# RECORDS TO USE start

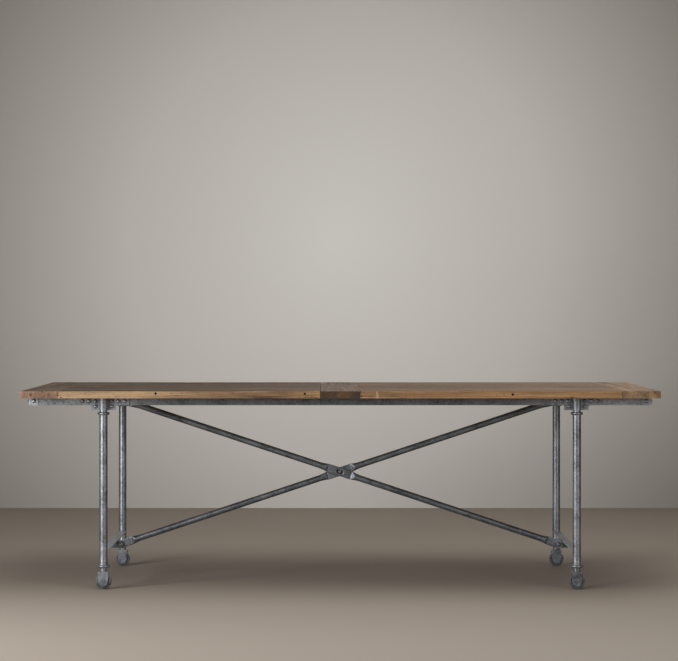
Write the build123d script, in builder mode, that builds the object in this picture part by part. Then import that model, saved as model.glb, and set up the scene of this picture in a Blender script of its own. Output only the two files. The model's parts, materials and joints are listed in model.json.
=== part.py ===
"""Long plank-topped work table on an X-braced iron base with four casters.

The frame has +X along the table's length, +Y towards its back and +Z up.
Its origin is on the floor, under the middle of the top. All sizes are millimetres.
"""

import os
from math import atan2, hypot, tan

from build123d import *

# ---- Driving dimensions --------------------------------------------------------------------------

# Table top
top_length = 2438.0
top_depth = 1016.0
table_height = 768.0
board_thickness = 28.0
end_board_width = 146.0
centre_board_width = 152.0
planks_per_bay = 6
board_gap = 0.5
board_ease = 1.2
tongue_thickness = 8.0
tongue_length = 9.0
tenon_length = 14.0
tenon_shoulder = 18.0
joint_clearance = 0.2

# Angle-iron frame under the top
rail_end_inset = 20.0
rail_height = 32.0
rail_flange = 32.0
rail_thickness = 4.0
rail_corner_radius = 2.0
rail_end_chamfer = 0.5

# Legs
leg_inset_x = 307.0
leg_inset_y = 121.0
leg_radius = 16.0
leg_wall = 4.0
upper_neck_step = 1.5
upper_neck_length = 68.5
lower_neck_step = 2.5
lower_neck_length = 25.3
flare_growth = 1.3
flare_height = 36.0
leg_plug_height = 70.0

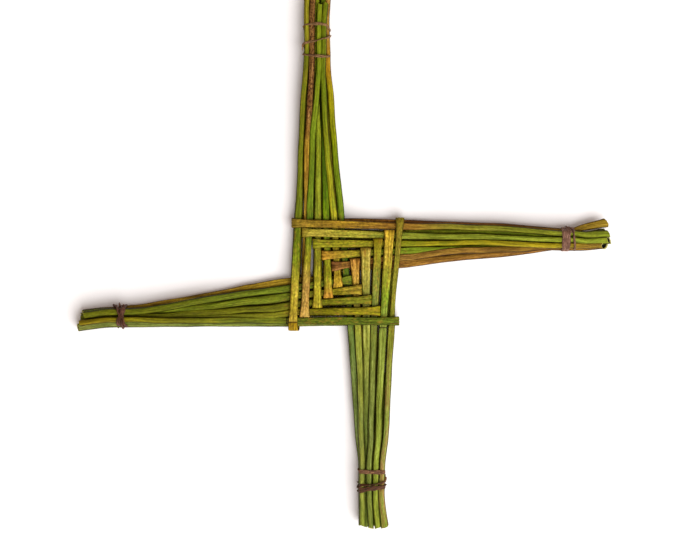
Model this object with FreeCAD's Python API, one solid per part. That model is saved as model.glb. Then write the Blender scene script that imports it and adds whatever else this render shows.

# RECORDS TO USE end

#### [JOB]
Write out the listing's lines exactly, from its first line through the line that contains "rail_end_chamfer = 0.5", and stop there.

#### [RESPONSE]
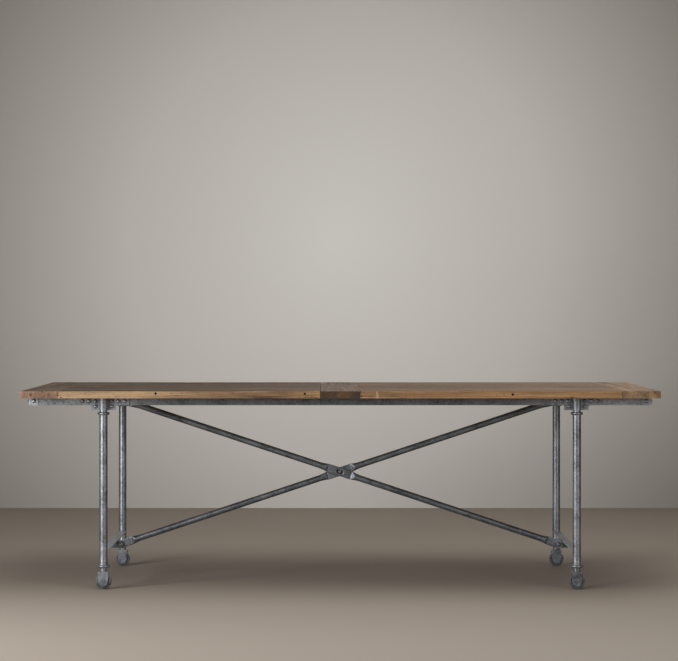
Write the build123d script, in builder mode, that builds the object in this picture part by part. Then import that model, saved as model.glb, and set up the scene of this picture in a Blender script of its own. Output only the two files. The model's parts, materials and joints are listed in model.json.
=== part.py ===
"""Long plank-topped work table on an X-braced iron base with four casters.

The frame has +X along the table's length, +Y towards its back and +Z up.
Its origin is on the floor, under the middle of the top. All sizes are millimetres.
"""

import os
from math import atan2, hypot, tan

from build123d import *

# ---- Driving dimensions --------------------------------------------------------------------------

# Table top
top_length = 2438.0
top_depth = 1016.0
table_height = 768.0
board_thickness = 28.0
end_board_width = 146.0
centre_board_width = 152.0
planks_per_bay = 6
board_gap = 0.5
board_ease = 1.2
tongue_thickness = 8.0
tongue_length = 9.0
tenon_length = 14.0
tenon_shoulder = 18.0
joint_clearance = 0.2

# Angle-iron frame under the top
rail_end_inset = 20.0
rail_height = 32.0
rail_flange = 32.0
rail_thickness = 4.0
rail_corner_radius = 2.0
rail_end_chamfer = 0.5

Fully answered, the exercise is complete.